- PROBLEM DETAILS -
Reproduce, word for word, every line from the first one down to the line containing "from math import", and nothing else.

※ ※ ※

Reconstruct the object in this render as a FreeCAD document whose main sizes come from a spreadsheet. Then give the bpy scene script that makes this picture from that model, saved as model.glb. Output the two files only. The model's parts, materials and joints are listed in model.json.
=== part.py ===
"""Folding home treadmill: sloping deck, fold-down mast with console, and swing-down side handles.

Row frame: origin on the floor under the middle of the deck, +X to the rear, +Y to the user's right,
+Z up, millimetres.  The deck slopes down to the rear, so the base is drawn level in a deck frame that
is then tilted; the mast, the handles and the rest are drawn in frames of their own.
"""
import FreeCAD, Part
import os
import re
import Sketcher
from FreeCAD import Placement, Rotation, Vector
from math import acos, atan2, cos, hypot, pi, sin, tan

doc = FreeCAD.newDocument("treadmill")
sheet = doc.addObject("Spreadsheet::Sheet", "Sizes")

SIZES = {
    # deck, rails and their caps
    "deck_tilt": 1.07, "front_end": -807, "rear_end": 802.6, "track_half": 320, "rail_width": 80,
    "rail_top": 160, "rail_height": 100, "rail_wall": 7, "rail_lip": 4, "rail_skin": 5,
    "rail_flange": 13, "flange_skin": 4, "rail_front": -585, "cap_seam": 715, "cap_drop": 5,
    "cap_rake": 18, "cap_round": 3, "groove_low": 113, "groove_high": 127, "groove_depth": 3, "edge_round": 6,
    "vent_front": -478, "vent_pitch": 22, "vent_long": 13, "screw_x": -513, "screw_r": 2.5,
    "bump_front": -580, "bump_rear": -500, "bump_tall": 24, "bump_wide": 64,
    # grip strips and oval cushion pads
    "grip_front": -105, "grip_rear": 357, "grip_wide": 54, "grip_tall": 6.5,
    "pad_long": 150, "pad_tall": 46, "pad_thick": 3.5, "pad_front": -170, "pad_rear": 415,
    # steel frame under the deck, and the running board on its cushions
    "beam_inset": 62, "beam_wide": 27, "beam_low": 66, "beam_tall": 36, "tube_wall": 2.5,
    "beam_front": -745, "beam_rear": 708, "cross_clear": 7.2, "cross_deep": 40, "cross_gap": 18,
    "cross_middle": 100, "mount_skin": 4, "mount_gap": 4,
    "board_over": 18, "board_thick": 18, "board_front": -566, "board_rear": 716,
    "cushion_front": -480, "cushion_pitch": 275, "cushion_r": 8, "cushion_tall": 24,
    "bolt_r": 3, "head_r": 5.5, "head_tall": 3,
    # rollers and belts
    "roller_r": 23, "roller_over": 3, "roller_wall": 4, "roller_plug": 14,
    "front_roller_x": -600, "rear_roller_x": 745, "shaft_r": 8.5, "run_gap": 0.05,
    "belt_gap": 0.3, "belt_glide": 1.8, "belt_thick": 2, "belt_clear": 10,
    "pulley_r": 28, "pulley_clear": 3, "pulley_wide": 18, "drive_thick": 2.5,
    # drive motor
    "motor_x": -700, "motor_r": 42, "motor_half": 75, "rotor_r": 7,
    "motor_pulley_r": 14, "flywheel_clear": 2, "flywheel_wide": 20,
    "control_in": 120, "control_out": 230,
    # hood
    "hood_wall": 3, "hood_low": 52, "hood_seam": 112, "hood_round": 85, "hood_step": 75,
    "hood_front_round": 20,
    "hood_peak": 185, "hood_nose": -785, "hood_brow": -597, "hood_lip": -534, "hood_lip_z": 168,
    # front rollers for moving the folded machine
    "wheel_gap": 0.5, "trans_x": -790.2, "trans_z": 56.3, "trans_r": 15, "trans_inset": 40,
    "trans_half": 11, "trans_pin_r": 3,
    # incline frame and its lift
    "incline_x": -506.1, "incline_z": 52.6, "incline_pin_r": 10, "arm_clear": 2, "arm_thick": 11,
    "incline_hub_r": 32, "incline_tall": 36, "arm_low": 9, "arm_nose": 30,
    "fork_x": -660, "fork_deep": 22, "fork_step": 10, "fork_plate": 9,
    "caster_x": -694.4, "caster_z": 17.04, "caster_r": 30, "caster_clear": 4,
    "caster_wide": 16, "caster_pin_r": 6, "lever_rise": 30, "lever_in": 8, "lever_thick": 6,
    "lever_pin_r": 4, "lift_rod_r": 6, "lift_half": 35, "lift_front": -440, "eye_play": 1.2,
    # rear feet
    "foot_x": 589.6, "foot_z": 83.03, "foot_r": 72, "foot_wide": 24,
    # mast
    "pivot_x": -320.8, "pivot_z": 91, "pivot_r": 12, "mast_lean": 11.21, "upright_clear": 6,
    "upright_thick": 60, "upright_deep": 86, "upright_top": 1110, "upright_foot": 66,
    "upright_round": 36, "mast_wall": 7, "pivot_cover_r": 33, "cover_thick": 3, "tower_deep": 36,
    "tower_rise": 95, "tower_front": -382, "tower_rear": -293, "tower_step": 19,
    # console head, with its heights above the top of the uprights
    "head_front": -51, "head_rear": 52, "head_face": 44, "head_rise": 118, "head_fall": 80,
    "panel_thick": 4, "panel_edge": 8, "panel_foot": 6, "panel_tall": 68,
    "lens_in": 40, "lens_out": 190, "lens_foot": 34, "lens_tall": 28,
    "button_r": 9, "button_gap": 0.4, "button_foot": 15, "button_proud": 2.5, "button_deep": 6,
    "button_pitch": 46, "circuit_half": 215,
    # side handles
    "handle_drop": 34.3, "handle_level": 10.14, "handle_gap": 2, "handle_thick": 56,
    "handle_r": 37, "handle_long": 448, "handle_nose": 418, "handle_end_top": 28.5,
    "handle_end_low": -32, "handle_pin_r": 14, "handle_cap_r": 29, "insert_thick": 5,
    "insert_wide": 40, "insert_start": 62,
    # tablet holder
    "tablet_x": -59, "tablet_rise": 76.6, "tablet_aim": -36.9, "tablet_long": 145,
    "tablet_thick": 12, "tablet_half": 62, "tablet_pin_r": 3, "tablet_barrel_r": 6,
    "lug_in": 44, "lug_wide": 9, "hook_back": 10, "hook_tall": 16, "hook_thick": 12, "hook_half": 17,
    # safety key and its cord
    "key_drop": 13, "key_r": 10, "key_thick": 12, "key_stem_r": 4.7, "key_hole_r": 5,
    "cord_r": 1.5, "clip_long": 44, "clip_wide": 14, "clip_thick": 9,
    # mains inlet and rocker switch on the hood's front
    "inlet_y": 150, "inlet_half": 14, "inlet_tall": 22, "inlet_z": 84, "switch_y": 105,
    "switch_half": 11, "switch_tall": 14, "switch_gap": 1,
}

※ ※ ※

- FINISHED EXERCISE -
Reconstruct the object in this render as a FreeCAD document whose main sizes come from a spreadsheet. Then give the bpy scene script that makes this picture from that model, saved as model.glb. Output the two files only. The model's parts, materials and joints are listed in model.json.
=== part.py ===
"""Folding home treadmill: sloping deck, fold-down mast with console, and swing-down side handles.

Row frame: origin on the floor under the middle of the deck, +X to the rear, +Y to the user's right,
+Z up, millimetres.  The deck slopes down to the rear, so the base is drawn level in a deck frame that
is then tilted; the mast, the handles and the rest are drawn in frames of their own.
"""
import FreeCAD, Part
import os
import re
import Sketcher
from FreeCAD import Placement, Rotation, Vector
from math import acos, atan2, cos, hypot, pi, sin, tan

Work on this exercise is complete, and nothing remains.